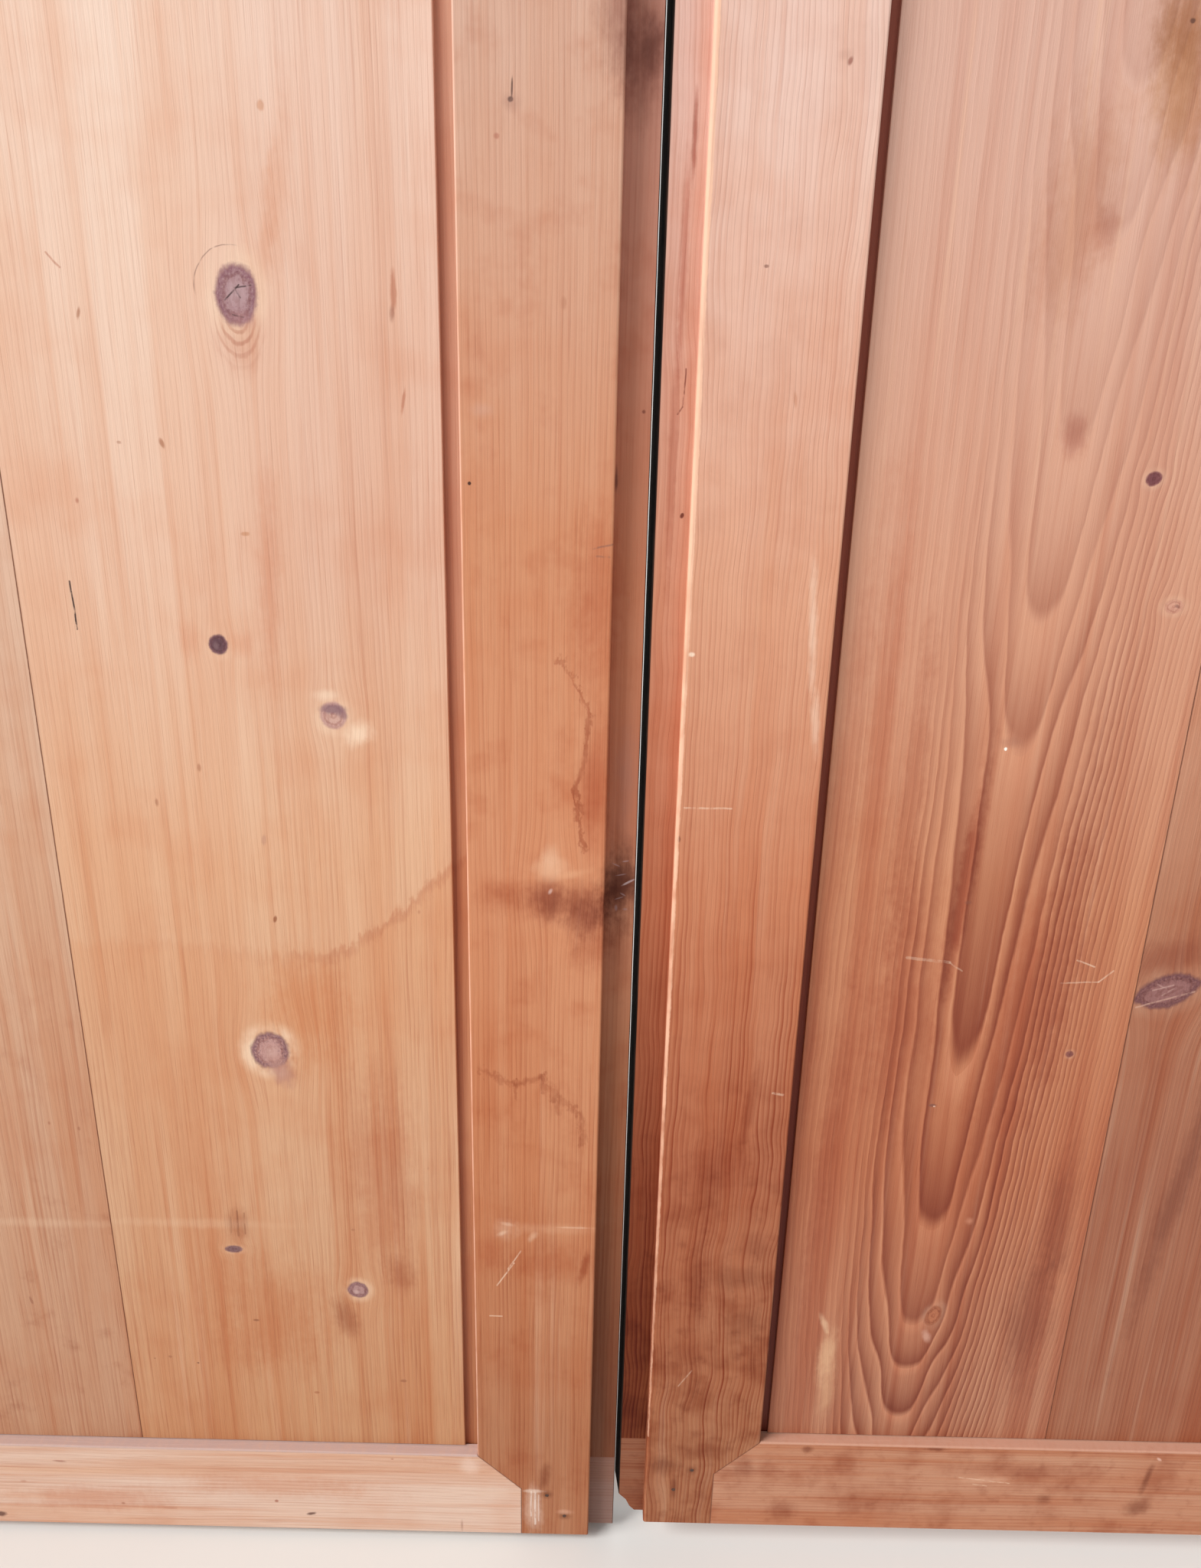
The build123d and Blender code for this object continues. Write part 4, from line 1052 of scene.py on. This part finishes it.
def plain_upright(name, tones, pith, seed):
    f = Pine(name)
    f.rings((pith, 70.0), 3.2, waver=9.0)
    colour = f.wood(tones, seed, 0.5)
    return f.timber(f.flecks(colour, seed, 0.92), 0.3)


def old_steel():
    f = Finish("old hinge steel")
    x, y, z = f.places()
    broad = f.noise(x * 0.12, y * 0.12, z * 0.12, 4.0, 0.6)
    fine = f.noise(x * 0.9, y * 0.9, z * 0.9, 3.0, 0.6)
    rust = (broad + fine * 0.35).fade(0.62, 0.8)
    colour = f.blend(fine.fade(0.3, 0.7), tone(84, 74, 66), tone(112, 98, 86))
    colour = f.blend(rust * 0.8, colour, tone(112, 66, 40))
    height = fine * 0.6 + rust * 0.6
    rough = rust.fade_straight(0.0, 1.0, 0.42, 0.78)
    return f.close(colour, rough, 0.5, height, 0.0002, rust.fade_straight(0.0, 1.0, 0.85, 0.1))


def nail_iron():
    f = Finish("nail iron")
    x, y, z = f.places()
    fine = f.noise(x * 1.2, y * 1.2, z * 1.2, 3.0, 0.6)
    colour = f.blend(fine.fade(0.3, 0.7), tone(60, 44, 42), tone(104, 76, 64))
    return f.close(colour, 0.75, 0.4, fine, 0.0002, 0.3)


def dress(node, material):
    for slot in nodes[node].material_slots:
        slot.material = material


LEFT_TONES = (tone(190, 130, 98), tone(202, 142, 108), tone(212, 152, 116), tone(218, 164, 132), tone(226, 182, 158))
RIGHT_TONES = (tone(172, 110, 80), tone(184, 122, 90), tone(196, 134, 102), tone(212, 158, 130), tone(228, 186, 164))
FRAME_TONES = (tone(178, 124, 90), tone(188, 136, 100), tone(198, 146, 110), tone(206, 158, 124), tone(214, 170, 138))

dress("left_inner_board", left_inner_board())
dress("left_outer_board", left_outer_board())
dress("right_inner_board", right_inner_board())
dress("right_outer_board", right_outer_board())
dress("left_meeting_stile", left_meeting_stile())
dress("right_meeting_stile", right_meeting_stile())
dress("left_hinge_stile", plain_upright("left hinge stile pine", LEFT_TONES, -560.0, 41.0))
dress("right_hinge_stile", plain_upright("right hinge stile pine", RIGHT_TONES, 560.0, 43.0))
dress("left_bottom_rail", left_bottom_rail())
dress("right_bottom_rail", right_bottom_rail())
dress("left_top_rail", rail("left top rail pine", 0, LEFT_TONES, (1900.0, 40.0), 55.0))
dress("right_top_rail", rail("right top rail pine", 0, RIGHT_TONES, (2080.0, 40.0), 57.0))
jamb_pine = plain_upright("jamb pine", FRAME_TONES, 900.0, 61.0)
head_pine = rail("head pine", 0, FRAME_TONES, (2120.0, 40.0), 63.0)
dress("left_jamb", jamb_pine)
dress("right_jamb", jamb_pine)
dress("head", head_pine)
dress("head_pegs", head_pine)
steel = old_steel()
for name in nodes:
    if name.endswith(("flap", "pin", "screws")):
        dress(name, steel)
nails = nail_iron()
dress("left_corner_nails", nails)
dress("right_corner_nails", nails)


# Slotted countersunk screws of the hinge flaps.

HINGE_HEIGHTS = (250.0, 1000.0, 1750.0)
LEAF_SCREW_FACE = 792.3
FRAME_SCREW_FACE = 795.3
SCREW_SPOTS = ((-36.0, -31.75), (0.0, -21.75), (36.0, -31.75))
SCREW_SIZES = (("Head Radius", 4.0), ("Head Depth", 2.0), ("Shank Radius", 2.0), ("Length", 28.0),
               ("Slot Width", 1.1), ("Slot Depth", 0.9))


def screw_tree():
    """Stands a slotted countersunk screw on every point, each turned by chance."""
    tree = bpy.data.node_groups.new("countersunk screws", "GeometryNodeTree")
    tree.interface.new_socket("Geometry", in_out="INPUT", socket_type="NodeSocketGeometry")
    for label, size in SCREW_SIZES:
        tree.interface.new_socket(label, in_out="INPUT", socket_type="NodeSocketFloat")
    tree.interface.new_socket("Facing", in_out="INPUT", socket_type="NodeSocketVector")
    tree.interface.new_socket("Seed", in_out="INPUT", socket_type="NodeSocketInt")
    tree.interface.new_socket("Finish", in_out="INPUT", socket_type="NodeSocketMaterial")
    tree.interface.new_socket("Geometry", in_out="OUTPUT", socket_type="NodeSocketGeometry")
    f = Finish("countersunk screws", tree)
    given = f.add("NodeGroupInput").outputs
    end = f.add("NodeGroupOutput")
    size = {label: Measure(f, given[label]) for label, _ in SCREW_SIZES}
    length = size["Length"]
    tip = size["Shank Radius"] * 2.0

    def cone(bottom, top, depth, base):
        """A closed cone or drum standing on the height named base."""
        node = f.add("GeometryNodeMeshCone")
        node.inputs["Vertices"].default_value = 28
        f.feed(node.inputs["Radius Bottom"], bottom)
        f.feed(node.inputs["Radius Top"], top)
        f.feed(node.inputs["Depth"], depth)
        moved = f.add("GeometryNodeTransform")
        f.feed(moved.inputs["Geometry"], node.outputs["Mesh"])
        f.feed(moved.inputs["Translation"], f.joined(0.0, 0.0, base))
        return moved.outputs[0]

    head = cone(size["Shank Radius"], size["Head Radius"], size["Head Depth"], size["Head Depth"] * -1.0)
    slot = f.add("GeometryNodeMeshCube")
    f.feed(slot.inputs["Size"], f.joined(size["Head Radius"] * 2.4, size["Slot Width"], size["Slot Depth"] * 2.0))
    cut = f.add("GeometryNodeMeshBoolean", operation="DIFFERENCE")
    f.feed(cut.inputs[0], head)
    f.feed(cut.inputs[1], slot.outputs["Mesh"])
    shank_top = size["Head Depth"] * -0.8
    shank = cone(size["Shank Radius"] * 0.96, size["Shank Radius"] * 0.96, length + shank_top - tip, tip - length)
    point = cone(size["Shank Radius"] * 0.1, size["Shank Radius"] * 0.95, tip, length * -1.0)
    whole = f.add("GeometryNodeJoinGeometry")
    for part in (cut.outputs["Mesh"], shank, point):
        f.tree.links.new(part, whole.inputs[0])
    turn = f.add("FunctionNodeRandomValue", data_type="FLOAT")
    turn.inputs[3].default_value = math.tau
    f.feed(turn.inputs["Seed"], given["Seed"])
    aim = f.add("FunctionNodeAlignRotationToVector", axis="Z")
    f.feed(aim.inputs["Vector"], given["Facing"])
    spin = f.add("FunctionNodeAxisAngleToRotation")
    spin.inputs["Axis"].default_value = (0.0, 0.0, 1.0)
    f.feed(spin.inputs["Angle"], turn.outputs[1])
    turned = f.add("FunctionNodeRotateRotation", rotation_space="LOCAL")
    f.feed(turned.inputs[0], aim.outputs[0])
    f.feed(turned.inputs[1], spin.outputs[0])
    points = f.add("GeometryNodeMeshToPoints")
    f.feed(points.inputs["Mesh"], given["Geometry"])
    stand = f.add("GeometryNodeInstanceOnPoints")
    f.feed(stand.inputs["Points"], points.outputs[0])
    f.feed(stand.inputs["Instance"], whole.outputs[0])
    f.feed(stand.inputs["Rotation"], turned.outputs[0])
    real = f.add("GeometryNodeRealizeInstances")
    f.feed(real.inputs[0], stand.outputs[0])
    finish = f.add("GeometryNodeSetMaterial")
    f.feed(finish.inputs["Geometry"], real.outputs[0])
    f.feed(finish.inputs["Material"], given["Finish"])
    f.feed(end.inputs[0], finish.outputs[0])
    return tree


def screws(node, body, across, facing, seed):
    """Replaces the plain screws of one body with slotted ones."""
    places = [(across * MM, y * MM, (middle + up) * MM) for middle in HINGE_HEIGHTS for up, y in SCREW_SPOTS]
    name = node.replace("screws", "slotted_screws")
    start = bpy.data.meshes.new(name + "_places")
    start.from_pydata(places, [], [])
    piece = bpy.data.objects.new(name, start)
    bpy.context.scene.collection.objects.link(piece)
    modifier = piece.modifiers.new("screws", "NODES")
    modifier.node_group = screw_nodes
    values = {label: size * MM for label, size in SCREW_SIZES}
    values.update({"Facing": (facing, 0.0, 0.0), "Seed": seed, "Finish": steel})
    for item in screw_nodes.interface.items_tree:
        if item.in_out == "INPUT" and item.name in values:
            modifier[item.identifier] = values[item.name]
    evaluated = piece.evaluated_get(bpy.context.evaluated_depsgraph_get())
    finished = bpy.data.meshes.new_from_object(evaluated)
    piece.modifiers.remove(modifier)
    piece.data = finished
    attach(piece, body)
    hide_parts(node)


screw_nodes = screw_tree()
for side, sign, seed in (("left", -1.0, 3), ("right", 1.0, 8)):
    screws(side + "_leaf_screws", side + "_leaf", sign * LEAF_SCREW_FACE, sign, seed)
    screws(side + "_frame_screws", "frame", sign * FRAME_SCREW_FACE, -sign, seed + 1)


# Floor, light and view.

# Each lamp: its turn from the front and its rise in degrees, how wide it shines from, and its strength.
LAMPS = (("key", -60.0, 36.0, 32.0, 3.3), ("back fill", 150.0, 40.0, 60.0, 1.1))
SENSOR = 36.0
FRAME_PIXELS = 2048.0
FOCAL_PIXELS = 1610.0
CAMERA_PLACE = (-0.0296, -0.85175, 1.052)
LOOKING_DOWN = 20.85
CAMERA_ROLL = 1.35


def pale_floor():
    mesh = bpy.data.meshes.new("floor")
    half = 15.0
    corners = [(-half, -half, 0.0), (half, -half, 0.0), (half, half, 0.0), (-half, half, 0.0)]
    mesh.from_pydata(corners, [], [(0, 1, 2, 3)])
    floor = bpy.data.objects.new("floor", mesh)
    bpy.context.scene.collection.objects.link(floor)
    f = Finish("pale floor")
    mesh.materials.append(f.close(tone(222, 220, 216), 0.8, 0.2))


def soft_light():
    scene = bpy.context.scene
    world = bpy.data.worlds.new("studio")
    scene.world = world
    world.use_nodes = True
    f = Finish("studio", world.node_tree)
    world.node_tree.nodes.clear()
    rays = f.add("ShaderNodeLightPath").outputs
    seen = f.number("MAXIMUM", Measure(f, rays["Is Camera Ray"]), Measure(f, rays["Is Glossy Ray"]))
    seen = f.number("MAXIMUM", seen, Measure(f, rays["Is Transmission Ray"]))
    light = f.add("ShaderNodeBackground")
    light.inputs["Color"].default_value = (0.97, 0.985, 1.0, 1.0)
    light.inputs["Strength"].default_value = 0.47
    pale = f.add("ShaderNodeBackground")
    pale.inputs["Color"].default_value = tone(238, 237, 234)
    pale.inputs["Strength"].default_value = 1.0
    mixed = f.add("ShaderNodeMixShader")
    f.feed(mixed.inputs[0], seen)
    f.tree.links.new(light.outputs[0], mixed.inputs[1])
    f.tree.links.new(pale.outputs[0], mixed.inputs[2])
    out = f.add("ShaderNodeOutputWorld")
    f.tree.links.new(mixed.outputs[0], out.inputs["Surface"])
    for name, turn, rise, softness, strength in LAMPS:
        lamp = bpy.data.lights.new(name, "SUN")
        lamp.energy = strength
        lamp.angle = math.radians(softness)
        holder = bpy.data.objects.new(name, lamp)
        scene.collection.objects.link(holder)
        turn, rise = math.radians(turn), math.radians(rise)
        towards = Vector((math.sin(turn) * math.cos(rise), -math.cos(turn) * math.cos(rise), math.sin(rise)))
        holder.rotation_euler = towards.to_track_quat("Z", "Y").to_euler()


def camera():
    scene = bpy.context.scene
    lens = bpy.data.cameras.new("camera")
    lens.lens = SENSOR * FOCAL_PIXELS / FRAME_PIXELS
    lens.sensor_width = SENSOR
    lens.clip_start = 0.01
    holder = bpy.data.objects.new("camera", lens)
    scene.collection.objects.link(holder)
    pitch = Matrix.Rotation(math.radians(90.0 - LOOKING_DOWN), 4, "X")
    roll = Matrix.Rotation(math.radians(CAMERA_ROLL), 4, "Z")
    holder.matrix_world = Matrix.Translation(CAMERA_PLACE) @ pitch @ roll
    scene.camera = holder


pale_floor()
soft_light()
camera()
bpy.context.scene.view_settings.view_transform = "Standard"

==

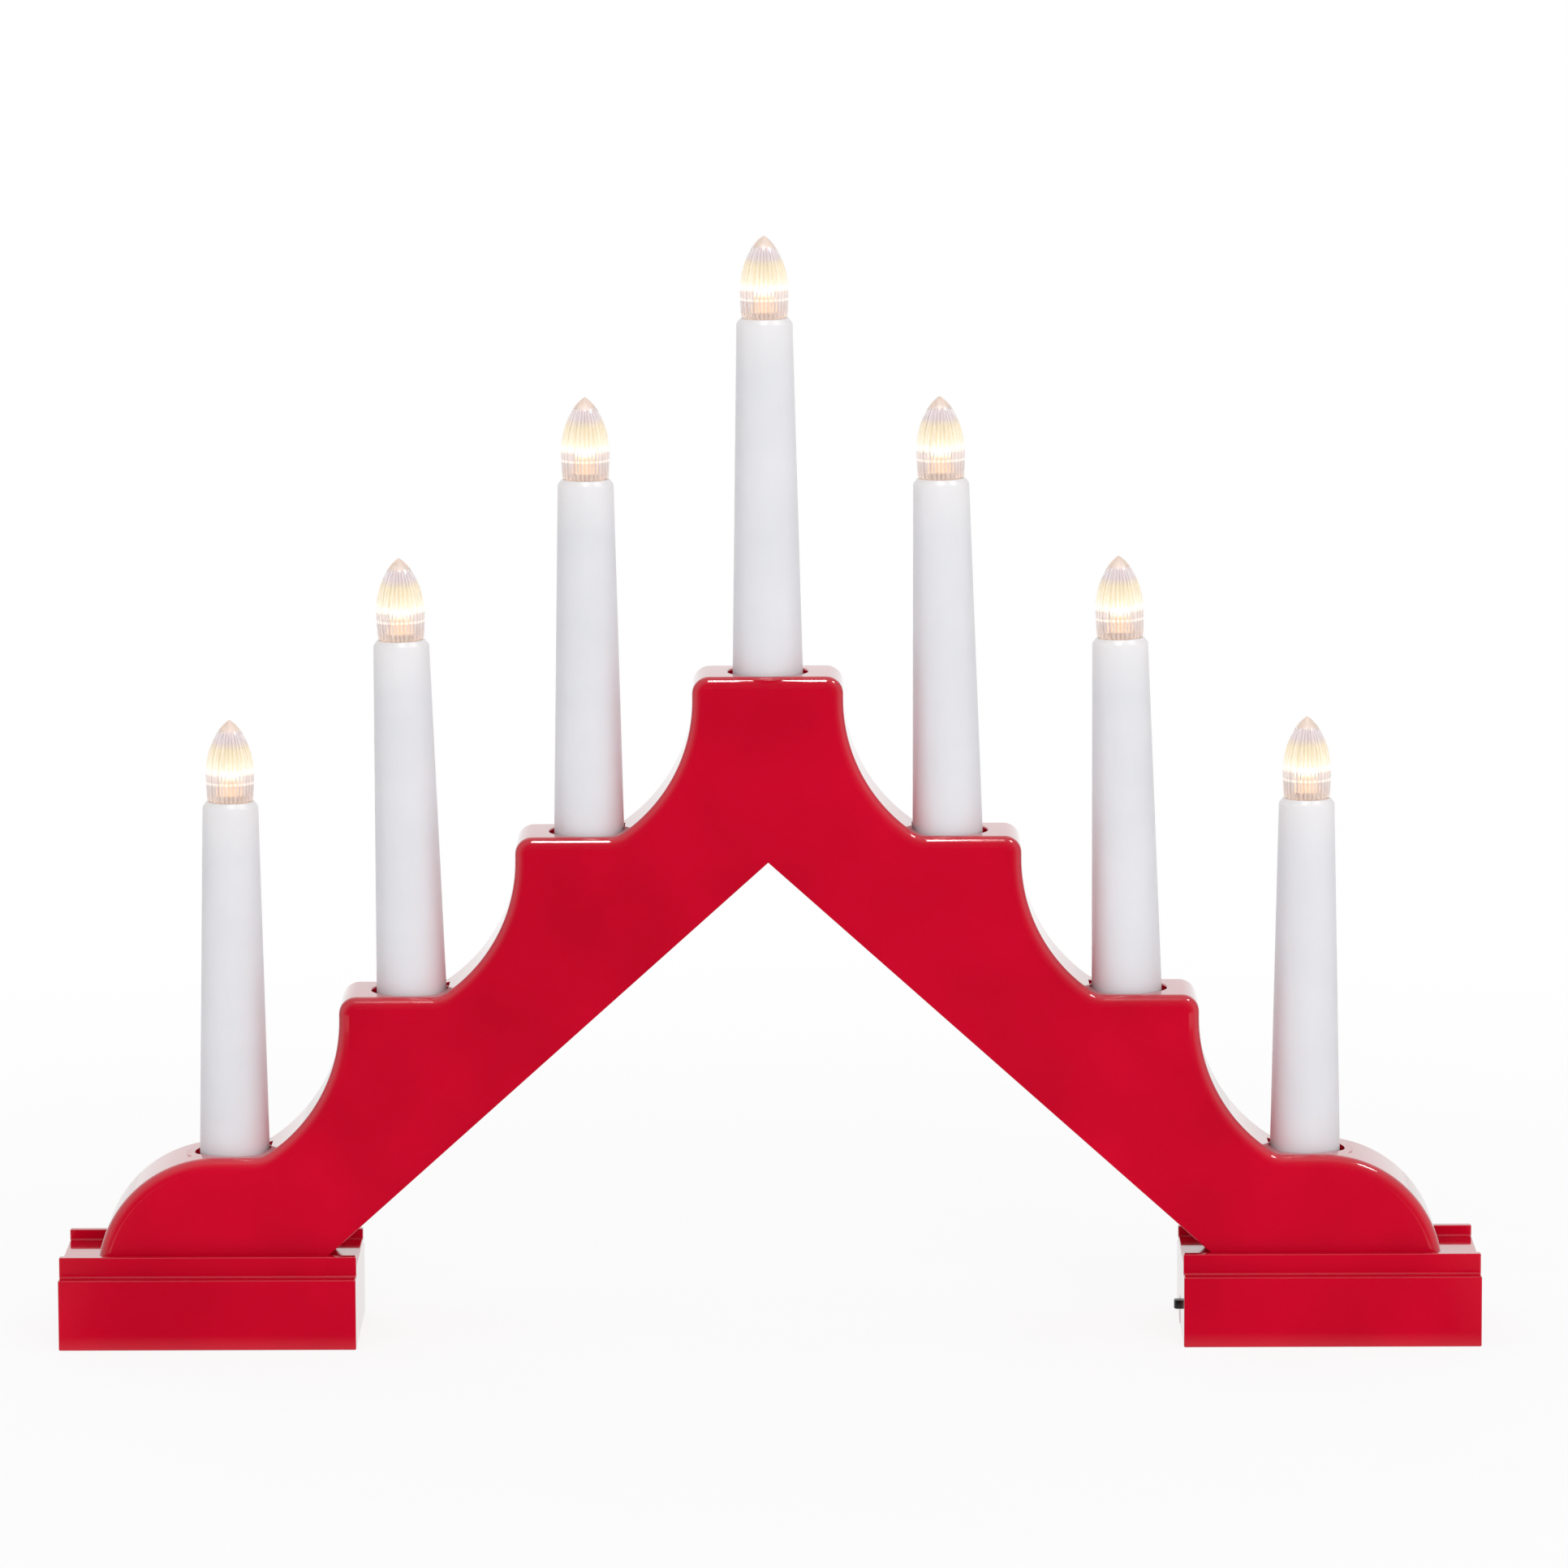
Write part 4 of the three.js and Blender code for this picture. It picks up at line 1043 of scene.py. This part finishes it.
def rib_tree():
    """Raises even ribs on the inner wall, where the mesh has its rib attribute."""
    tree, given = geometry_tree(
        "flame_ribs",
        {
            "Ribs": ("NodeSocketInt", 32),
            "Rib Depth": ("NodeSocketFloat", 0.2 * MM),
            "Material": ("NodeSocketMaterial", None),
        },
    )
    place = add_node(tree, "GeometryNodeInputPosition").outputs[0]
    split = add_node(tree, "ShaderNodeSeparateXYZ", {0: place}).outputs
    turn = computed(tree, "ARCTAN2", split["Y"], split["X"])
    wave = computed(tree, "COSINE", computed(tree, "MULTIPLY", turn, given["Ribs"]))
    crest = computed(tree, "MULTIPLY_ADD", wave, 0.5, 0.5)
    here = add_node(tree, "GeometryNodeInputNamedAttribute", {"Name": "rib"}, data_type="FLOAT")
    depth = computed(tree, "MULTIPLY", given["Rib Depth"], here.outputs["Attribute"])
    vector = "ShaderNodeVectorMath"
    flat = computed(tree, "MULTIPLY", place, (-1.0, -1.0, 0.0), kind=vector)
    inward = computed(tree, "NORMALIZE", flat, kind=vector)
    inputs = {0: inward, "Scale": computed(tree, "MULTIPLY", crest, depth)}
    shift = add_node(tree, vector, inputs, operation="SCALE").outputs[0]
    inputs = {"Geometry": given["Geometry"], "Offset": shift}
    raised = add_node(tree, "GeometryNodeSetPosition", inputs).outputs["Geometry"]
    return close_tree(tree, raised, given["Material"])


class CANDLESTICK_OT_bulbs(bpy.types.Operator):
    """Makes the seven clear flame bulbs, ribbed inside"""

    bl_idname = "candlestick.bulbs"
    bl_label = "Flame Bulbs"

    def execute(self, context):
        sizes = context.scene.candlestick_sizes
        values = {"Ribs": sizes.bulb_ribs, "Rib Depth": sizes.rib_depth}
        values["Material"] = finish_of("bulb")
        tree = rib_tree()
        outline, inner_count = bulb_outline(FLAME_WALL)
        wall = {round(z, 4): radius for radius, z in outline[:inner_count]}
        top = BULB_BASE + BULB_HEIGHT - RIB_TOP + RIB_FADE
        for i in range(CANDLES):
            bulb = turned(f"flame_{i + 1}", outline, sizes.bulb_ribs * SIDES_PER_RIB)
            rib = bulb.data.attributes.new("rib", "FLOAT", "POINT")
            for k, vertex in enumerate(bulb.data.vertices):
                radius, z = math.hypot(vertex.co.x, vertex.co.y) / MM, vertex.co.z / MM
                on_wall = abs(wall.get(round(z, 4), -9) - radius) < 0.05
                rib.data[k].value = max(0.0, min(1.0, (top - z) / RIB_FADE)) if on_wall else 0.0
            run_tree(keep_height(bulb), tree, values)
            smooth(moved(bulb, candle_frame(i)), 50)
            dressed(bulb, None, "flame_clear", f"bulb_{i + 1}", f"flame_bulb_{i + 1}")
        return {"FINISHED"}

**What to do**
Above are some lines. Repeat exactly, and only, those from the line that has "hide_parts(node)" through the line that has "mesh.materials.append(f.close(tone(222, 220, 216), 0.8, 0.2))".

**Result for this exercise**
    hide_parts(node)


screw_nodes = screw_tree()
for side, sign, seed in (("left", -1.0, 3), ("right", 1.0, 8)):
    screws(side + "_leaf_screws", side + "_leaf", sign * LEAF_SCREW_FACE, sign, seed)
    screws(side + "_frame_screws", "frame", sign * FRAME_SCREW_FACE, -sign, seed + 1)


# Floor, light and view.

# Each lamp: its turn from the front and its rise in degrees, how wide it shines from, and its strength.
LAMPS = (("key", -60.0, 36.0, 32.0, 3.3), ("back fill", 150.0, 40.0, 60.0, 1.1))
SENSOR = 36.0
FRAME_PIXELS = 2048.0
FOCAL_PIXELS = 1610.0
CAMERA_PLACE = (-0.0296, -0.85175, 1.052)
LOOKING_DOWN = 20.85
CAMERA_ROLL = 1.35


def pale_floor():
    mesh = bpy.data.meshes.new("floor")
    half = 15.0
    corners = [(-half, -half, 0.0), (half, -half, 0.0), (half, half, 0.0), (-half, half, 0.0)]
    mesh.from_pydata(corners, [], [(0, 1, 2, 3)])
    floor = bpy.data.objects.new("floor", mesh)
    bpy.context.scene.collection.objects.link(floor)
    f = Finish("pale floor")
    mesh.materials.append(f.close(tone(222, 220, 216), 0.8, 0.2))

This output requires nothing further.